#### PROBLEM DESCRIPTION:
Copy exactly, please, the lines of the data from its start through the line containing "hole_gap = 0.1".
┌─ GIVEN INFORMATION
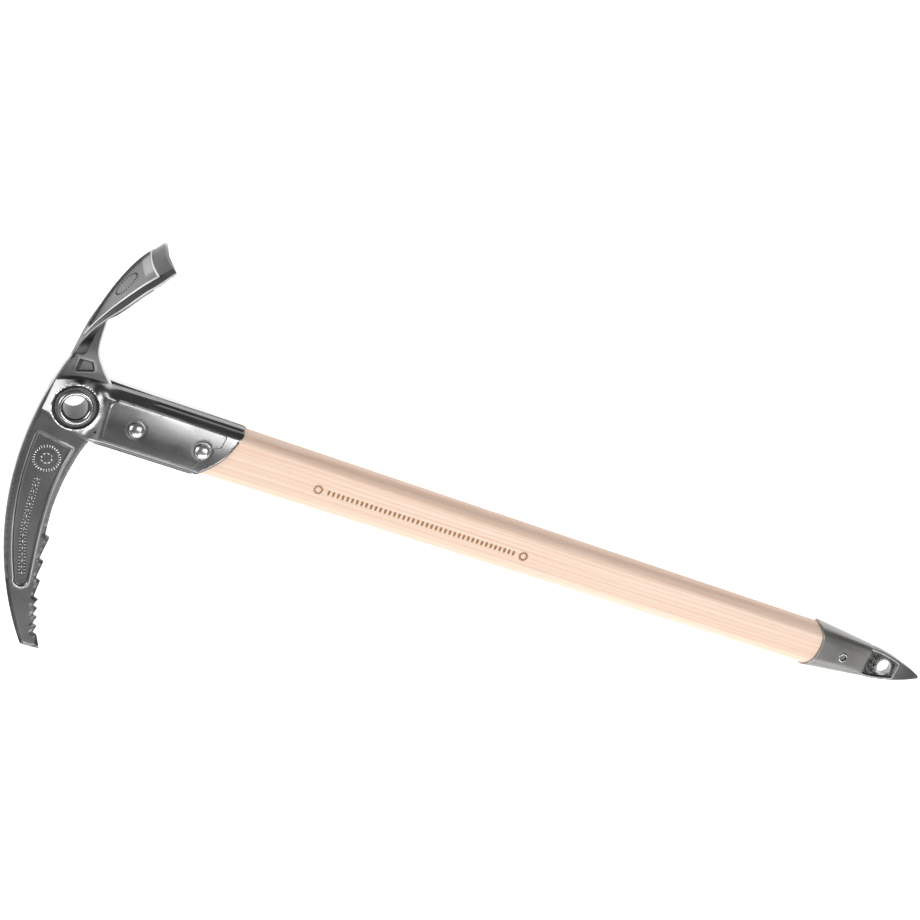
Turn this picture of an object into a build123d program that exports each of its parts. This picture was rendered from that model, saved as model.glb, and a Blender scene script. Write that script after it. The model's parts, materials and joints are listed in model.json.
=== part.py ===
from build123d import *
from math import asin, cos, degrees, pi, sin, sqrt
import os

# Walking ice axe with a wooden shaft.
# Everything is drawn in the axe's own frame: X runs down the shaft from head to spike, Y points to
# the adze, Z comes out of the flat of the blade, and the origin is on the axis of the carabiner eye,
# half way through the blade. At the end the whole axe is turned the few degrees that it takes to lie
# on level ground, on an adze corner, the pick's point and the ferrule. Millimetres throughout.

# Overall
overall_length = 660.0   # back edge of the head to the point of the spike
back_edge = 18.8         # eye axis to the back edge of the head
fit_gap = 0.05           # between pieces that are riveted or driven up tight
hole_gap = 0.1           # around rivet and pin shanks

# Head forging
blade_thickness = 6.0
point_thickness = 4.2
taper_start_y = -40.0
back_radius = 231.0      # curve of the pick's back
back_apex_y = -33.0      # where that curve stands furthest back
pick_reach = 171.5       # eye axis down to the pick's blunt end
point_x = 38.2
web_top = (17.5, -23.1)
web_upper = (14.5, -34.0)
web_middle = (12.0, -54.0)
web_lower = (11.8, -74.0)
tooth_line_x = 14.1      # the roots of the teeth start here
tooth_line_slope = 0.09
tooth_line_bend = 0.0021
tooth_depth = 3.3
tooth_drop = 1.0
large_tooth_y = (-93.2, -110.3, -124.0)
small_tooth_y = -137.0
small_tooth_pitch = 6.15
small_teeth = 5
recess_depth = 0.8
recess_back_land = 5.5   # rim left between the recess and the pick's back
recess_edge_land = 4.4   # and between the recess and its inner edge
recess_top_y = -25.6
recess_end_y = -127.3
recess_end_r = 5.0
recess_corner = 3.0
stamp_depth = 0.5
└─
#### RESULT OF THIS EXERCISE:
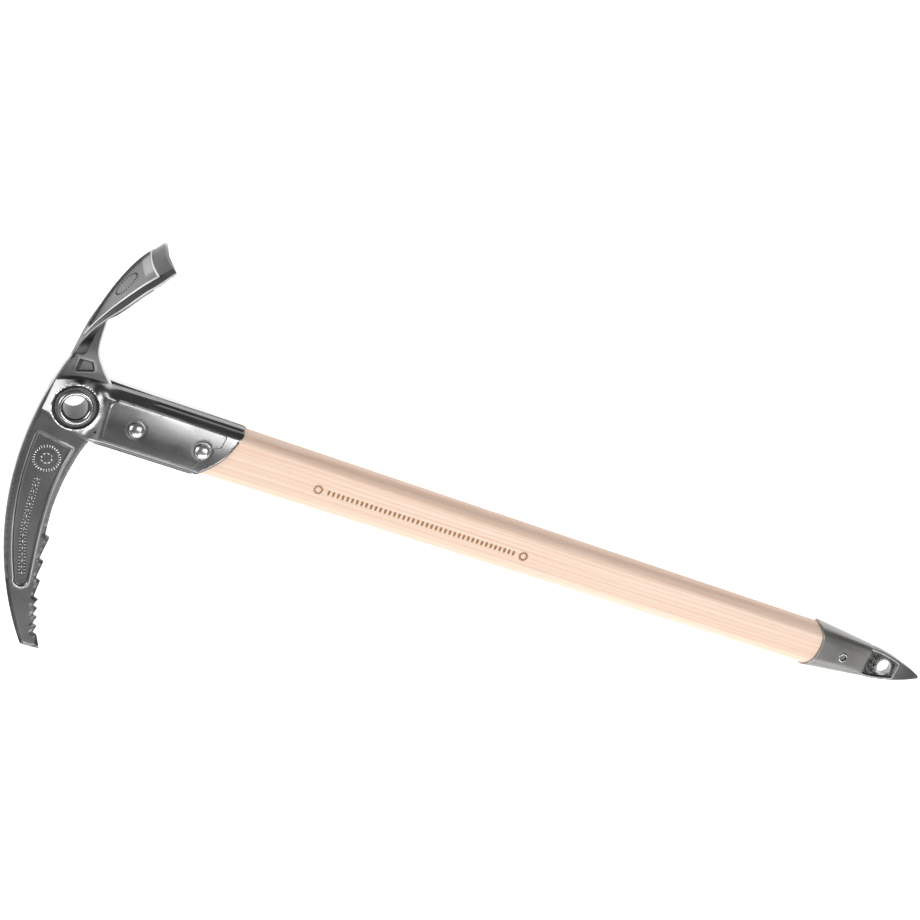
Turn this picture of an object into a build123d program that exports each of its parts. This picture was rendered from that model, saved as model.glb, and a Blender scene script. Write that script after it. The model's parts, materials and joints are listed in model.json.
=== part.py ===
from build123d import *
from math import asin, cos, degrees, pi, sin, sqrt
import os

# Walking ice axe with a wooden shaft.
# Everything is drawn in the axe's own frame: X runs down the shaft from head to spike, Y points to
# the adze, Z comes out of the flat of the blade, and the origin is on the axis of the carabiner eye,
# half way through the blade. At the end the whole axe is turned the few degrees that it takes to lie
# on level ground, on an adze corner, the pick's point and the ferrule. Millimetres throughout.

# Overall
overall_length = 660.0   # back edge of the head to the point of the spike
back_edge = 18.8         # eye axis to the back edge of the head
fit_gap = 0.05           # between pieces that are riveted or driven up tight
hole_gap = 0.1           # around rivet and pin shanks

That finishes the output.